**Data**
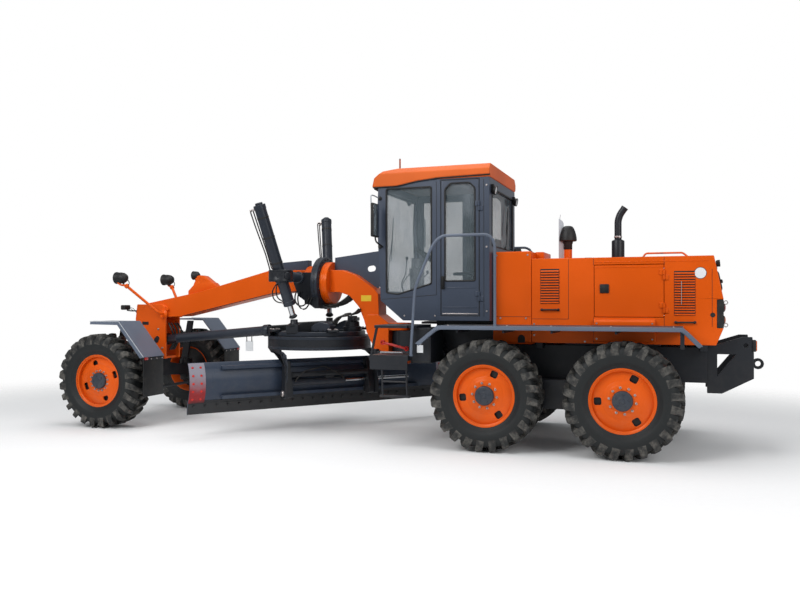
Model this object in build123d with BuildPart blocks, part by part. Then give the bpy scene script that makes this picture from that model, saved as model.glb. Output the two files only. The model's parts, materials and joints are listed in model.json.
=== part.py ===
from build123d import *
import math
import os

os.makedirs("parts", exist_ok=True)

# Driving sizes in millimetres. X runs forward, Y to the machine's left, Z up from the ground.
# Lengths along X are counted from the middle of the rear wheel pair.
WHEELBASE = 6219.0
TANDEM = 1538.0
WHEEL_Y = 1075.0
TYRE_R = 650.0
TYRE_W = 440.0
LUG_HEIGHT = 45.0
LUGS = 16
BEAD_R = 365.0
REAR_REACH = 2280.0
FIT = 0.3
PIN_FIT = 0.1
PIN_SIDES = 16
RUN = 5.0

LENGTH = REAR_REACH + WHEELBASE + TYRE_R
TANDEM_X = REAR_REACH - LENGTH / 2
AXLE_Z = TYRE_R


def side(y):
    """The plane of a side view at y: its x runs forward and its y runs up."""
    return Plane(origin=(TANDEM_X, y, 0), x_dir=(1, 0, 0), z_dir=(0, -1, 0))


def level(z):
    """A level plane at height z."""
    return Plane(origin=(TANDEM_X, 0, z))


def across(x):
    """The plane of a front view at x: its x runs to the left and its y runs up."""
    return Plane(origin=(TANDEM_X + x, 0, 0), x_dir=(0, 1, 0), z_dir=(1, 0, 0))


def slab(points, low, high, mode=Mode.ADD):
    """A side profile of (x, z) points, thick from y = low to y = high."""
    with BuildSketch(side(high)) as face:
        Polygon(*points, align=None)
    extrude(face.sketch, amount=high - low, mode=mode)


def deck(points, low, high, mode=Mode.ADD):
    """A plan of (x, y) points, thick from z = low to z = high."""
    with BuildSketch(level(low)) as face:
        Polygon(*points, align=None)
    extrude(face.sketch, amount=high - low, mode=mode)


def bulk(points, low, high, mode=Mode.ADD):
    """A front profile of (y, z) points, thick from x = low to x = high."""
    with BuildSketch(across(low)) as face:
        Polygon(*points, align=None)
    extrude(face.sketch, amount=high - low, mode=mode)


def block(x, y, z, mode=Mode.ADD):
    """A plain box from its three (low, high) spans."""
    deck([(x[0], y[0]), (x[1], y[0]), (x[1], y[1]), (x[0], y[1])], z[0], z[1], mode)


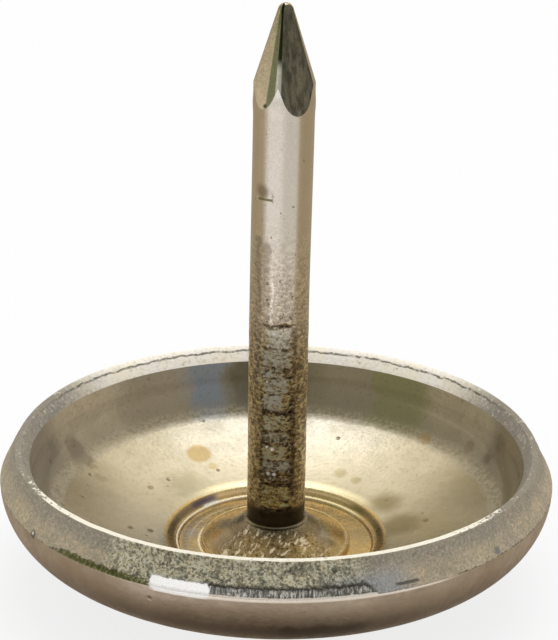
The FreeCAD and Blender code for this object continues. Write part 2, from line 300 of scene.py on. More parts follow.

**Task requirements**
Output all of the data above without any alteration.

**Output for this exercise**
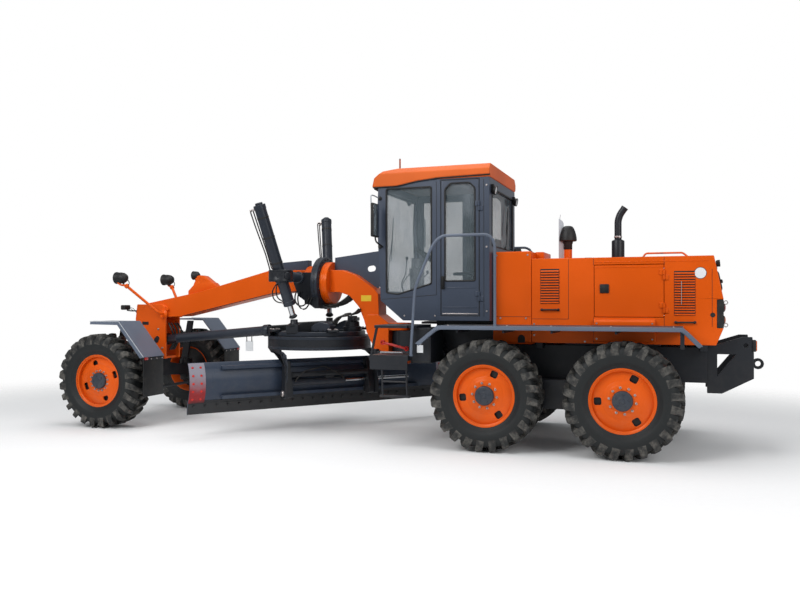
Model this object in build123d with BuildPart blocks, part by part. Then give the bpy scene script that makes this picture from that model, saved as model.glb. Output the two files only. The model's parts, materials and joints are listed in model.json.
=== part.py ===
from build123d import *
import math
import os

os.makedirs("parts", exist_ok=True)

# Driving sizes in millimetres. X runs forward, Y to the machine's left, Z up from the ground.
# Lengths along X are counted from the middle of the rear wheel pair.
WHEELBASE = 6219.0
TANDEM = 1538.0
WHEEL_Y = 1075.0
TYRE_R = 650.0
TYRE_W = 440.0
LUG_HEIGHT = 45.0
LUGS = 16
BEAD_R = 365.0
REAR_REACH = 2280.0
FIT = 0.3
PIN_FIT = 0.1
PIN_SIDES = 16
RUN = 5.0

LENGTH = REAR_REACH + WHEELBASE + TYRE_R
TANDEM_X = REAR_REACH - LENGTH / 2
AXLE_Z = TYRE_R


def side(y):
    """The plane of a side view at y: its x runs forward and its y runs up."""
    return Plane(origin=(TANDEM_X, y, 0), x_dir=(1, 0, 0), z_dir=(0, -1, 0))


def level(z):
    """A level plane at height z."""
    return Plane(origin=(TANDEM_X, 0, z))


def across(x):
    """The plane of a front view at x: its x runs to the left and its y runs up."""
    return Plane(origin=(TANDEM_X + x, 0, 0), x_dir=(0, 1, 0), z_dir=(1, 0, 0))


def slab(points, low, high, mode=Mode.ADD):
    """A side profile of (x, z) points, thick from y = low to y = high."""
    with BuildSketch(side(high)) as face:
        Polygon(*points, align=None)
    extrude(face.sketch, amount=high - low, mode=mode)


def deck(points, low, high, mode=Mode.ADD):
    """A plan of (x, y) points, thick from z = low to z = high."""
    with BuildSketch(level(low)) as face:
        Polygon(*points, align=None)
    extrude(face.sketch, amount=high - low, mode=mode)


def bulk(points, low, high, mode=Mode.ADD):
    """A front profile of (y, z) points, thick from x = low to x = high."""
    with BuildSketch(across(low)) as face:
        Polygon(*points, align=None)
    extrude(face.sketch, amount=high - low, mode=mode)


def block(x, y, z, mode=Mode.ADD):
    """A plain box from its three (low, high) spans."""
    deck([(x[0], y[0]), (x[1], y[0]), (x[1], y[1]), (x[0], y[1])], z[0], z[1], mode)


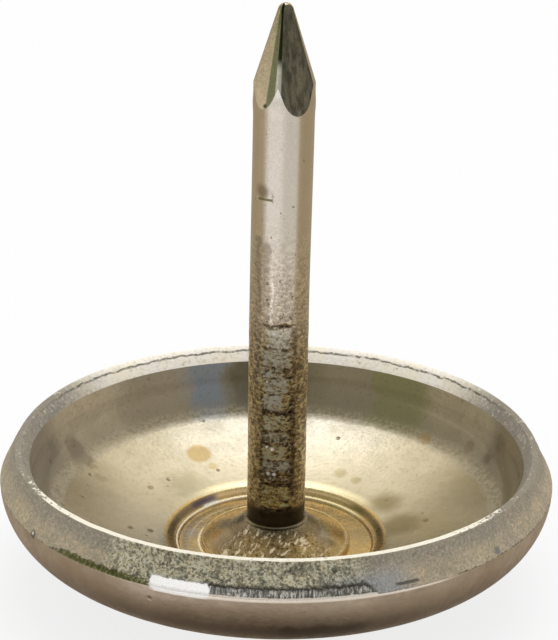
The FreeCAD and Blender code for this object continues. Write part 2, from line 300 of scene.py on. More parts follow.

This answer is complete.